### DATA
┄┄┄┄┄┄

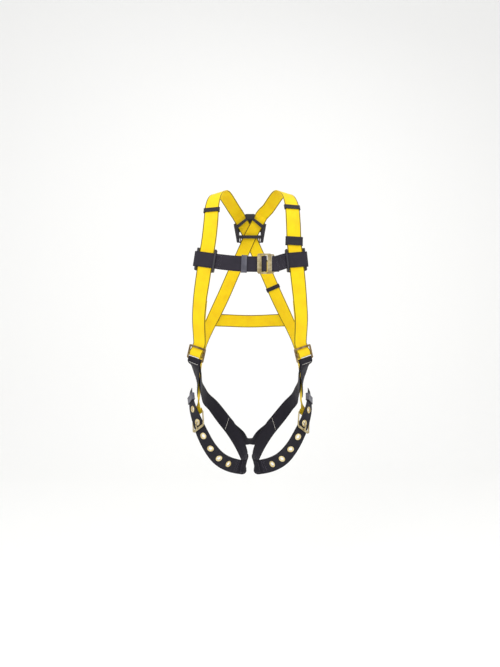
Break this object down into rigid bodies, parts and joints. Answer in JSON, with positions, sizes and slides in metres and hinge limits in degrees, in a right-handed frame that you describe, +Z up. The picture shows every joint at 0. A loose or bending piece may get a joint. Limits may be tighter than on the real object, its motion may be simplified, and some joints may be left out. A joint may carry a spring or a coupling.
{
  "type": "full-body safety harness",
  "caption": "Worn-shape webbing fall-arrest harness with crossed back straps, dorsal ring, chest buckle, hip adjusters and leg loops with tongue buckles.",
  "frame": {"origin": "midway between the shoulder straps' tops, at their height", "axes": "+X to the wearer's left, -Y to the wearer's front, +Z up"},
  "size_m": [0.4056, 0.319, 0.9307],
  "materials": {
    "yellow_webbing": "woven, matte",
    "black_webbing": "woven, matte",
    "black_elastic": "woven elastic, matte",
    "black_plastic": "moulded, fine texture",
    "grey_plastic": "moulded, satin",
    "zinc_steel": "yellow-tinted zinc plate",
    "brass": "plated eyelet, soft gloss"
  },
  "bodies": {
    "harness": {"back_waist_strap": "yellow_webbing", "dorsal_pad": "black_plastic", "grommet_left_1": "brass", "grommet_left_2": "brass", "grommet_left_3": "brass", "grommet_left_4": "brass", "grommet_left_5": "brass", "grommet_left_6": "brass", "grommet_right_1": "brass", "grommet_right_2": "brass", "grommet_right_3": "brass", "grommet_right_4": "brass", "grommet_right_5": "brass", "grommet_right_6": "brass", "grommet_strap_left": "black_webbing", "grommet_strap_right": "black_webbing", "hip_adjuster_frame_left": "zinc_steel", "hip_adjuster_frame_right": "zinc_steel", "hip_link_strap_left": "black_webbing", "hip_link_strap_right": "black_webbing", "leg_buckle_frame_left": "zinc_steel", "leg_buckle_frame_right": "zinc_steel", "rear_leg_strap_left": "black_webbing", "rear_leg_strap_right": "black_webbing", "sub_pelvic_strap": "black_webbing", "torso_strap_left": "yellow_webbing", "torso_strap_right": "yellow_webbing"},
    "dorsal_d_ring": {"dorsal_d_ring": "zinc_steel"},
    "chest_band": {"chest_guide_left": "black_plastic", "chest_guide_right": "black_plastic", "chest_strap_left": "black_webbing", "chest_strap_right": "black_webbing", "chest_buckle_frame": "zinc_steel", "chest_buckle_plate": "zinc_steel"},
    "chest_tail_slider": {"chest_tail_slider": "grey_plastic"},
    "lanyard_keeper": {"lanyard_keeper": "black_elastic"},
    "back_strap_keeper": {"back_strap_keeper": "black_elastic"},
    "hip_slide_bar_left": {"hip_slide_bar_left": "zinc_steel"},
    "leg_roller_left": {"leg_buckle_roller_left": "zinc_steel"},
    "leg_prong_left": {"leg_buckle_prong_left": "zinc_steel"},
    "shoulder_keeper_left": {"shoulder_keeper_left": "black_elastic"},
    "leg_keeper_left": {"leg_keeper_left": "grey_plastic"},
    "hip_slide_bar_right": {"hip_slide_bar_right": "zinc_steel"},
    "leg_roller_right": {"leg_buckle_roller_right": "zinc_steel"},
    "leg_prong_right": {"leg_buckle_prong_right": "zinc_steel"},
    "shoulder_keeper_right": {"shoulder_keeper_right": "black_elastic"},
    "leg_keeper_right": {"leg_keeper_right": "grey_plastic"}
  },
  "joints": [
    {"name": "dorsal_d_ring_hinge", "type": "hinge", "parent": "harness", "child": "dorsal_d_ring", "pos_m": [0, 0.11314, -0.12329], "axis": [1, 0, 0], "range_deg": [0, 86]},
    {"name": "chest_band_slide", "type": "slide", "parent": "harness", "child": "chest_band", "axis": [0, 0, 1], "range_m": [-0.015, 0.004]},
    {"name": "chest_tail_slider_slide", "type": "slide", "parent": "chest_band", "child": "chest_tail_slider", "axis": [0.9988, -0.03, -0.04], "range_m": [-0.009, 0.014]},
    {"name": "hip_slide_bar_left_slide", "type": "slide", "parent": "harness", "child": "hip_slide_bar_left", "axis": [0.231, 0.1168, -0.9659], "range_m": [0, 0.003]},
    {"name": "hip_slide_bar_right_slide", "type": "slide", "parent": "harness", "child": "hip_slide_bar_right", "axis": [-0.231, 0.1168, -0.9659], "range_m": [0, 0.003]},
    {"name": "leg_roller_left_spin", "type": "hinge", "parent": "harness", "child": "leg_roller_left", "pos_m": [0.16275, -0.09482, -0.7608], "axis": [-0.6512, -0.5189, 0.5538], "continuous": true},
    {"name": "leg_roller_right_spin", "type": "hinge", "parent": "harness", "child": "leg_roller_right", "pos_m": [-0.15763, -0.09366, -0.75792], "axis": [-0.6396, 0.5284, -0.5583], "continuous": true},
    {"name": "leg_prong_left_hinge", "type": "hinge", "parent": "harness", "child": "leg_prong_left", "pos_m": [0.16918, -0.06357, -0.72396], "axis": [-0.6512, -0.5189, 0.5538], "range_deg": [0, 2.5]},
    {"name": "leg_prong_right_hinge", "type": "hinge", "parent": "harness", "child": "leg_prong_right", "pos_m": [-0.16366, -0.06218, -0.72122], "axis": [-0.6396, 0.5284, -0.5583], "range_deg": [0, 2.5]},
    {"name": "shoulder_keeper_left_slide", "type": "slide", "parent": "harness", "child": "shoulder_keeper_left", "axis": [-0.0617, 0.4627, 0.8843], "range_m": [-0.007, 0.007]},
    {"name": "shoulder_keeper_right_slide", "type": "slide", "parent": "harness", "child": "shoulder_keeper_right", "axis": [0.022, 0.4246, 0.9051], "range_m": [-0.007, 0.007]},
    {"name": "lanyard_keeper_slide", "type": "slide", "parent": "harness", "child": "lanyard_keeper", "axis": [-0.0712, 0.0471, 0.9963], "range_m": [0, 0.015]},
    {"name": "back_strap_keeper_slide", "type": "slide", "parent": "harness", "child": "back_strap_keeper", "axis": [0.3843, -0.1236, -0.9149], "range_m": [-0.01, 0.01]},
    {"name": "leg_keeper_left_slide", "type": "slide", "parent": "harness", "child": "leg_keeper_left", "axis": [0.0638, 0.4626, 0.8842], "range_m": [-0.003, 0.003]},
    {"name": "leg_keeper_right_slide", "type": "slide", "parent": "harness", "child": "leg_keeper_right", "axis": [-0.1685, 0.4568, 0.8735], "range_m": [-0.003, 0.003]}
  ]
}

┄┄┄┄┄┄

### TASK
Give back each line above precisely as it stands.

### IN RESPONSE
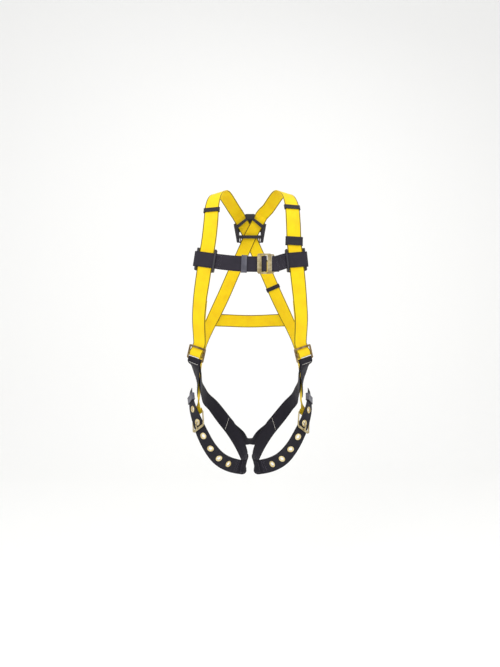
Break this object down into rigid bodies, parts and joints. Answer in JSON, with positions, sizes and slides in metres and hinge limits in degrees, in a right-handed frame that you describe, +Z up. The picture shows every joint at 0. A loose or bending piece may get a joint. Limits may be tighter than on the real object, its motion may be simplified, and some joints may be left out. A joint may carry a spring or a coupling.
{
  "type": "full-body safety harness",
  "caption": "Worn-shape webbing fall-arrest harness with crossed back straps, dorsal ring, chest buckle, hip adjusters and leg loops with tongue buckles.",
  "frame": {"origin": "midway between the shoulder straps' tops, at their height", "axes": "+X to the wearer's left, -Y to the wearer's front, +Z up"},
  "size_m": [0.4056, 0.319, 0.9307],
  "materials": {
    "yellow_webbing": "woven, matte",
    "black_webbing": "woven, matte",
    "black_elastic": "woven elastic, matte",
    "black_plastic": "moulded, fine texture",
    "grey_plastic": "moulded, satin",
    "zinc_steel": "yellow-tinted zinc plate",
    "brass": "plated eyelet, soft gloss"
  },
  "bodies": {
    "harness": {"back_waist_strap": "yellow_webbing", "dorsal_pad": "black_plastic", "grommet_left_1": "brass", "grommet_left_2": "brass", "grommet_left_3": "brass", "grommet_left_4": "brass", "grommet_left_5": "brass", "grommet_left_6": "brass", "grommet_right_1": "brass", "grommet_right_2": "brass", "grommet_right_3": "brass", "grommet_right_4": "brass", "grommet_right_5": "brass", "grommet_right_6": "brass", "grommet_strap_left": "black_webbing", "grommet_strap_right": "black_webbing", "hip_adjuster_frame_left": "zinc_steel", "hip_adjuster_frame_right": "zinc_steel", "hip_link_strap_left": "black_webbing", "hip_link_strap_right": "black_webbing", "leg_buckle_frame_left": "zinc_steel", "leg_buckle_frame_right": "zinc_steel", "rear_leg_strap_left": "black_webbing", "rear_leg_strap_right": "black_webbing", "sub_pelvic_strap": "black_webbing", "torso_strap_left": "yellow_webbing", "torso_strap_right": "yellow_webbing"},
    "dorsal_d_ring": {"dorsal_d_ring": "zinc_steel"},
    "chest_band": {"chest_guide_left": "black_plastic", "chest_guide_right": "black_plastic", "chest_strap_left": "black_webbing", "chest_strap_right": "black_webbing", "chest_buckle_frame": "zinc_steel", "chest_buckle_plate": "zinc_steel"},
    "chest_tail_slider": {"chest_tail_slider": "grey_plastic"},
    "lanyard_keeper": {"lanyard_keeper": "black_elastic"},
    "back_strap_keeper": {"back_strap_keeper": "black_elastic"},
    "hip_slide_bar_left": {"hip_slide_bar_left": "zinc_steel"},
    "leg_roller_left": {"leg_buckle_roller_left": "zinc_steel"},
    "leg_prong_left": {"leg_buckle_prong_left": "zinc_steel"},
    "shoulder_keeper_left": {"shoulder_keeper_left": "black_elastic"},
    "leg_keeper_left": {"leg_keeper_left": "grey_plastic"},
    "hip_slide_bar_right": {"hip_slide_bar_right": "zinc_steel"},
    "leg_roller_right": {"leg_buckle_roller_right": "zinc_steel"},
    "leg_prong_right": {"leg_buckle_prong_right": "zinc_steel"},
    "shoulder_keeper_right": {"shoulder_keeper_right": "black_elastic"},
    "leg_keeper_right": {"leg_keeper_right": "grey_plastic"}
  },
  "joints": [
    {"name": "dorsal_d_ring_hinge", "type": "hinge", "parent": "harness", "child": "dorsal_d_ring", "pos_m": [0, 0.11314, -0.12329], "axis": [1, 0, 0], "range_deg": [0, 86]},
    {"name": "chest_band_slide", "type": "slide", "parent": "harness", "child": "chest_band", "axis": [0, 0, 1], "range_m": [-0.015, 0.004]},
    {"name": "chest_tail_slider_slide", "type": "slide", "parent": "chest_band", "child": "chest_tail_slider", "axis": [0.9988, -0.03, -0.04], "range_m": [-0.009, 0.014]},
    {"name": "hip_slide_bar_left_slide", "type": "slide", "parent": "harness", "child": "hip_slide_bar_left", "axis": [0.231, 0.1168, -0.9659], "range_m": [0, 0.003]},
    {"name": "hip_slide_bar_right_slide", "type": "slide", "parent": "harness", "child": "hip_slide_bar_right", "axis": [-0.231, 0.1168, -0.9659], "range_m": [0, 0.003]},
    {"name": "leg_roller_left_spin", "type": "hinge", "parent": "harness", "child": "leg_roller_left", "pos_m": [0.16275, -0.09482, -0.7608], "axis": [-0.6512, -0.5189, 0.5538], "continuous": true},
    {"name": "leg_roller_right_spin", "type": "hinge", "parent": "harness", "child": "leg_roller_right", "pos_m": [-0.15763, -0.09366, -0.75792], "axis": [-0.6396, 0.5284, -0.5583], "continuous": true},
    {"name": "leg_prong_left_hinge", "type": "hinge", "parent": "harness", "child": "leg_prong_left", "pos_m": [0.16918, -0.06357, -0.72396], "axis": [-0.6512, -0.5189, 0.5538], "range_deg": [0, 2.5]},
    {"name": "leg_prong_right_hinge", "type": "hinge", "parent": "harness", "child": "leg_prong_right", "pos_m": [-0.16366, -0.06218, -0.72122], "axis": [-0.6396, 0.5284, -0.5583], "range_deg": [0, 2.5]},
    {"name": "shoulder_keeper_left_slide", "type": "slide", "parent": "harness", "child": "shoulder_keeper_left", "axis": [-0.0617, 0.4627, 0.8843], "range_m": [-0.007, 0.007]},
    {"name": "shoulder_keeper_right_slide", "type": "slide", "parent": "harness", "child": "shoulder_keeper_right", "axis": [0.022, 0.4246, 0.9051], "range_m": [-0.007, 0.007]},
    {"name": "lanyard_keeper_slide", "type": "slide", "parent": "harness", "child": "lanyard_keeper", "axis": [-0.0712, 0.0471, 0.9963], "range_m": [0, 0.015]},
    {"name": "back_strap_keeper_slide", "type": "slide", "parent": "harness", "child": "back_strap_keeper", "axis": [0.3843, -0.1236, -0.9149], "range_m": [-0.01, 0.01]},
    {"name": "leg_keeper_left_slide", "type": "slide", "parent": "harness", "child": "leg_keeper_left", "axis": [0.0638, 0.4626, 0.8842], "range_m": [-0.003, 0.003]},
    {"name": "leg_keeper_right_slide", "type": "slide", "parent": "harness", "child": "leg_keeper_right", "axis": [-0.1685, 0.4568, 0.8735], "range_m": [-0.003, 0.003]}
  ]
}